As estações mudam. Os cabelos caem, as unhas se tornam quebradiças quando uma unha nova se força a nascer.

A pele do pé, aquela contra a qual você insiste em lutar para afinar e amaciar em sessões caseiras de embelezamento, se desfaz.

Trocamos de carro, trocamos de meios de locomoção, surgem novas tecnologias. O que era barato se torna caro, o que era caro se torna barato.

O que era feio se torna bonito e o que era bonito se torna motivo de vergonha quando olhamos para as fotos do passado.

Aquela saia que era cafona e há dez anos atrás você usava se tivesse o sádico interesse em ser chamada de maria-mijona, se torna elegante e sai na Vogue.

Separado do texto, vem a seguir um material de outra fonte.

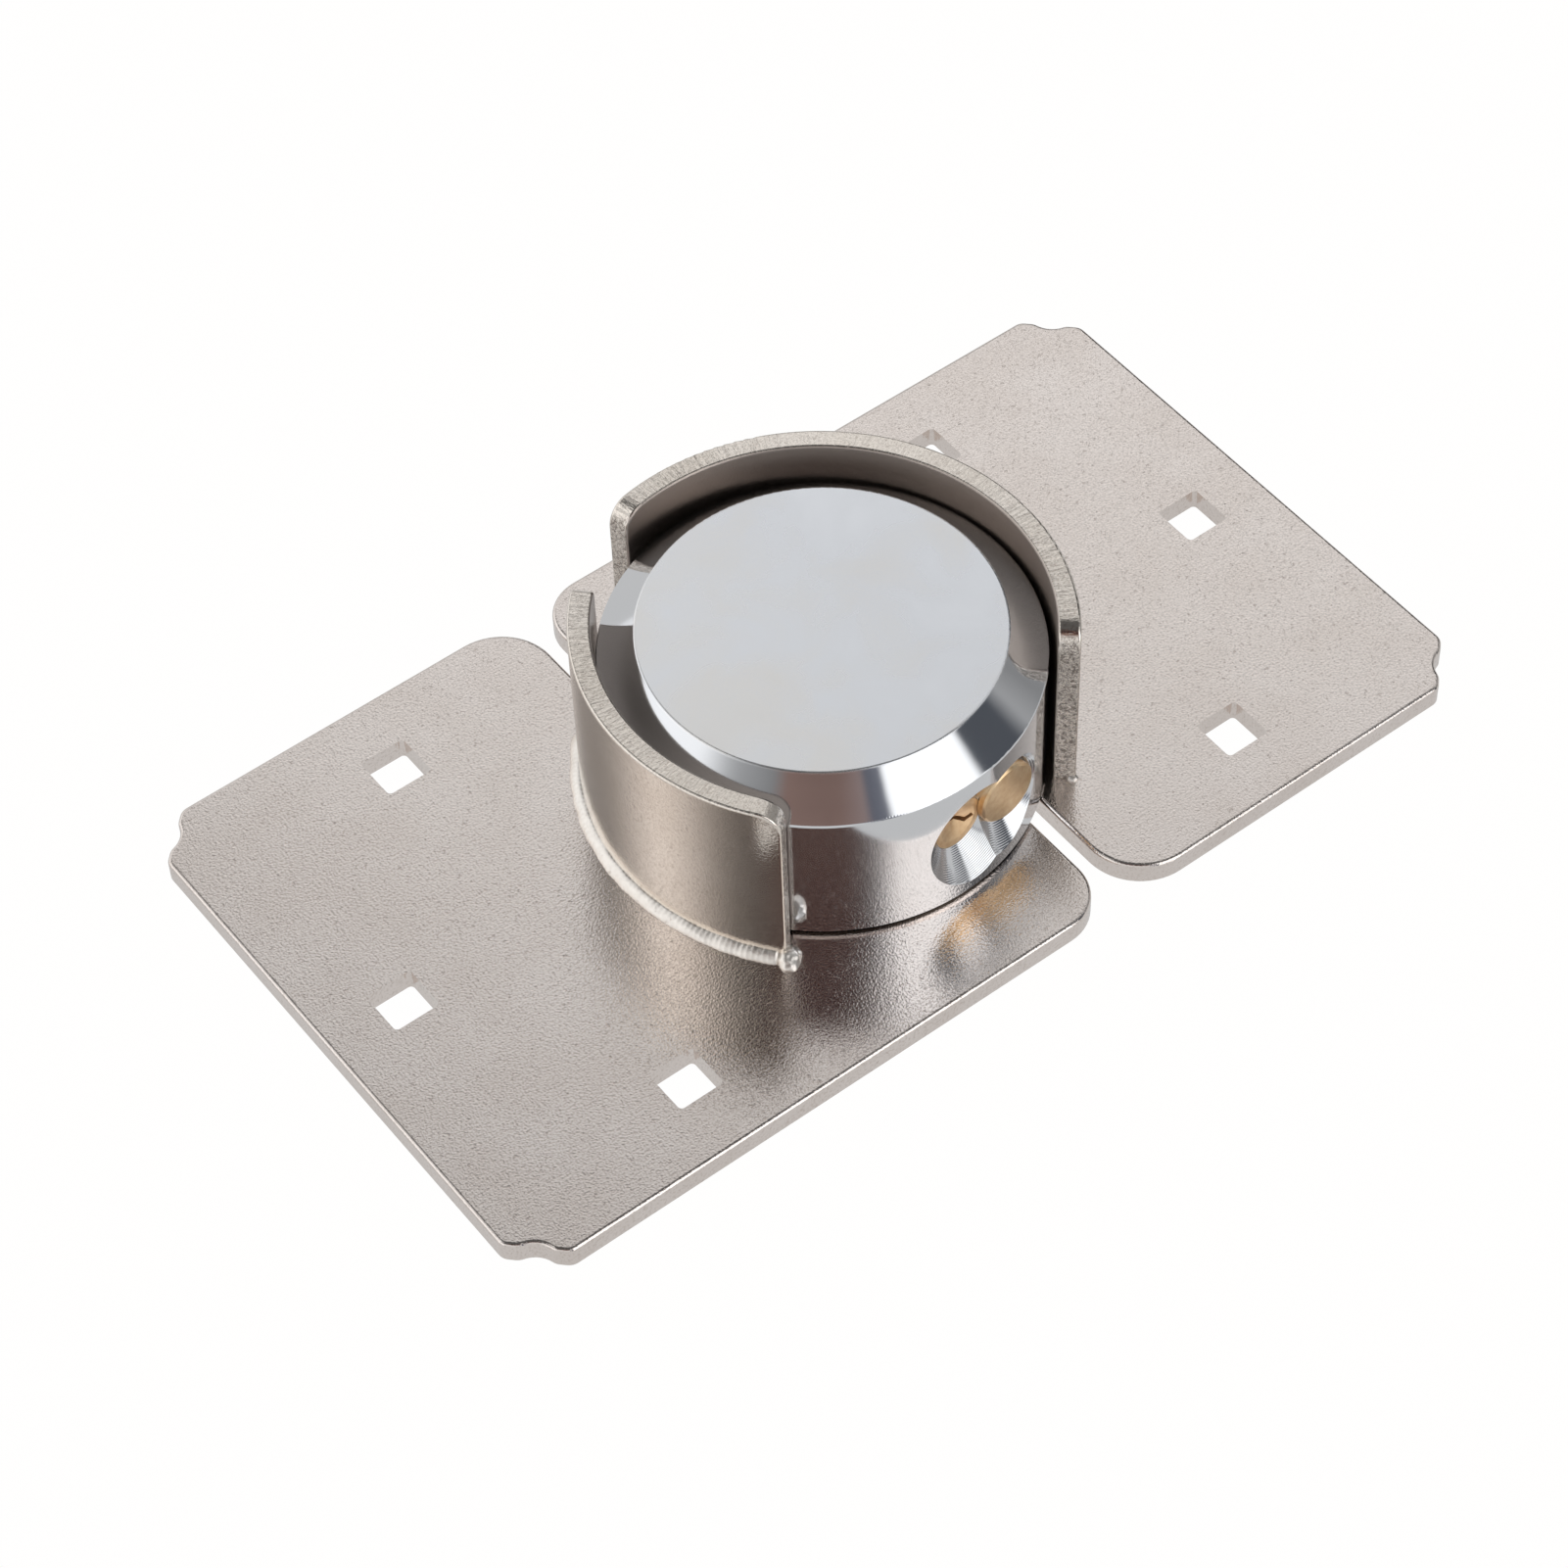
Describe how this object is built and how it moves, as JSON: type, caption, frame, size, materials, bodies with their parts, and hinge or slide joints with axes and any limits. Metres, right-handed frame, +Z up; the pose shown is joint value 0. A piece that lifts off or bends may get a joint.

O tênis, antes prova de desleixo e desinteresse, agora é cool.

As plantas precisam ser podadas para dar lugar a folhas melhores. As árvores secam…e dão flores. O chão antes infértil ganha terra nova e adubo para dar lugar a novas árvores.

As pessoas partem. Ou deixam de fazer parte da sua vida para serem parte da sua história. Mudamos de casa. De rotina. De trabalho. De mentalidade.

As roupas que antes gostávamos já não parecem dizer nada sobre quem somos hoje e aquele cabelo parece nos incomodar.

As preocupações deixam de ser aquelas para serem outras. O que tanto nos atormentava antes parece, agora, bobagem. Nosso choro ganha motivos mais duros.

Os bebês, rapidamente crescem. Aquele pezinho vermelho e inchado do recém nascido se torna um artefato firme da sustentação que permitirá que, finalmente, ele ou ela explore o mundo no seu próprio ritmo: quem você só poderia carregar no colo, agora quer correr o mundo todo debaixo dos pés.

A rede de apoio com a qual antes você contava se dissolve. E, do contrário, também pode se refazer e ganhar um novo sentido mediante o inesperado.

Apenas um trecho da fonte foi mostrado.